Boards and executive teams increasingly ask finance and technology leaders to reduce manual work, improve reporting speed, strengthen controls, and support growth without adding proportional headcount. That pressure often leads to a false binary: modernize the Finance ERP or invest in an AI platform. In reality, the decision should be framed around operating model design. If the priority is standardized financial control across entities, audit readiness, and durable process governance, ERP modernization usually comes first. If the priority is extracting insight from fragmented data, automating unstructured work, or augmenting teams handling high exception volumes, an AI platform may deliver faster visible gains. The right answer depends on where risk sits today: in transaction processing, in decision latency, in data fragmentation, or in operational resilience.
How do Finance ERP and AI platforms differ at an enterprise architecture level?

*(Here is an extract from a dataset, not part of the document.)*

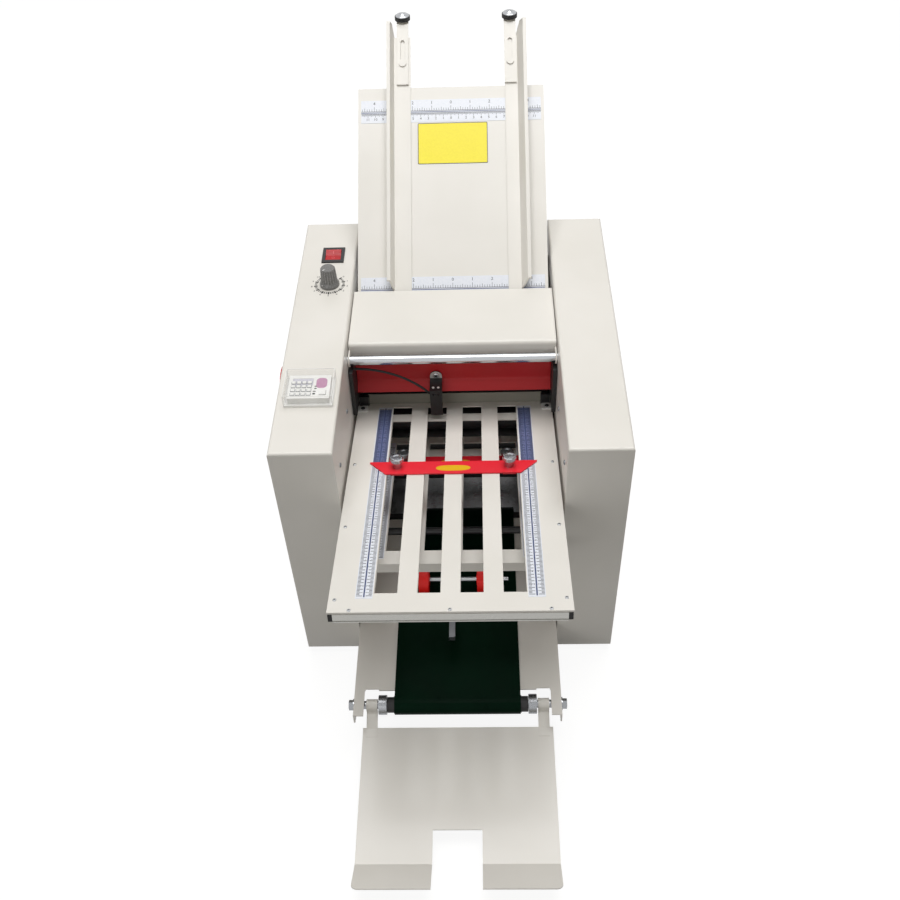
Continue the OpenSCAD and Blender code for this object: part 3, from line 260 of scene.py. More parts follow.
@dataclass(frozen=True)
class BareMetal(Skin):
    """Bare or plated metal; lines along one axis show how it was drawn or turned."""

    roughness: float = 0.28
    stretch: tuple[float, float, float] = (0.05, 1.0, 1.0)
    grain_mm: float = 0.5
    depth_mm: float = 0.004
    metallic: float = 1.0

    def inputs(self, tree: bpy.types.NodeTree) -> dict[str, object]:
        """Returns the inputs of the surface's shader, see Skin."""
        lines = noise(tree, self.grain_mm, 3.0, self.stretch)
        drawn = remap(tree, lines, self.roughness * 0.75, self.roughness * 1.3)
        smudge = remap(tree, noise(tree, 24.0, 3.0), -0.03, 0.05)
        return {
            "Base Color": srgb(self.shade), "Metallic": self.metallic,
            "Roughness": calc(tree, "ADD", drawn, smudge),
            "Normal": bump(tree, lines, self.depth_mm)}


@dataclass(frozen=True)
class Moulding(Skin):
    """Injection-moulded plastic or rubber with the fine spark texture of its mould."""

    shade_worn: str
    roughness: float = 0.45
    grain_mm: float = 0.7
    depth_mm: float = 0.02
    coat: float = 0.0
    glow: float = 0.0
    fleck_mm: float = 18.0

    def inputs(self, tree: bpy.types.NodeTree) -> dict[str, object]:
        """Returns the inputs of the surface's shader, see Skin."""
        grain = noise(tree, self.grain_mm, 3.0)
        return {
            "Base Color": tint(tree, noise(tree, self.fleck_mm, 2.0), self.shade,
                               self.shade_worn),
            "Roughness": remap(tree, grain, self.roughness - 0.06, self.roughness + 0.08),
            "IOR": 1.49, "Coat Weight": self.coat, "Coat Roughness": 0.08,
            "Emission Color": srgb(self.shade), "Emission Strength": self.glow,
            "Normal": bump(tree, grain, self.depth_mm)}


@dataclass(frozen=True)
class BeltSkin(Skin):
    """Calendered conveyor belting: a smooth, glossy sheet with a fine cloth print."""

    name: str = "green_belting"
    shade: str = "#02180D"
    shade_far: str = "#052013"
    weave_mm: float = 0.9

    def inputs(self, tree: bpy.types.NodeTree) -> dict[str, object]:
        """Returns the inputs of the surface's shader, see Skin."""
        coords = add_node(tree, "ShaderNodeTexCoord")
        scale = 2 * math.pi / (self.weave_mm * MM)
        split = add_node(tree, "ShaderNodeSeparateXYZ", {0: coords.outputs["Object"]})
        waves = [calc(tree, "SINE", calc(tree, "MULTIPLY", split.outputs[i], scale))
                 for i in (0, 1)]
        broad = noise(tree, 60.0, 3.0)
        return {
            "Base Color": tint(tree, broad, self.shade, self.shade_far),
            "Roughness": remap(tree, broad, 0.26, 0.38), "IOR": 1.36,
            "Specular IOR Level": 0.05,
            "Normal": bump(tree, calc(tree, "MULTIPLY", *waves), 0.01, 0.4)}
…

| Dimension | Finance ERP | AI Platform | Business implication |
|---|---|---|---|
| Primary role | System of record for finance operations | System of intelligence or automation overlay | ERP governs books and controls; AI accelerates analysis and execution |
| Core data model | Structured, policy-driven, transaction-centric | Model-driven, often optimized for inference and orchestration | ERP supports consistency; AI supports adaptability |
| Control model | Strong approvals, segregation of duties, audit trails | Variable by platform and implementation design | AI requires explicit governance to match finance control expectations |
| Automation style | Deterministic workflows and business rules | Probabilistic recommendations and adaptive automation | AI can improve speed but may introduce explainability concerns |
| Compliance posture | Usually aligned to finance process controls | Depends on data handling, model governance, and deployment choices | Risk teams must assess data lineage and decision accountability |
| Change management | Structured releases and process redesign | Frequent model, prompt, and workflow tuning | AI operating models need ongoing oversight, not one-time deployment |
| Integration pattern | Deep process integration across finance modules | API-first connections to ERP, data, documents, and collaboration tools | Architecture quality determines whether AI adds value or complexity |
This distinction matters because finance leaders are accountable for outcomes that require determinism: close accuracy, tax treatment, approval integrity, journal traceability, and policy enforcement. AI platforms can improve throughput and insight, but they do not automatically inherit the governance discipline of a Finance ERP. That is why many enterprises now pursue AI-assisted ERP rather than AI-led finance replacement.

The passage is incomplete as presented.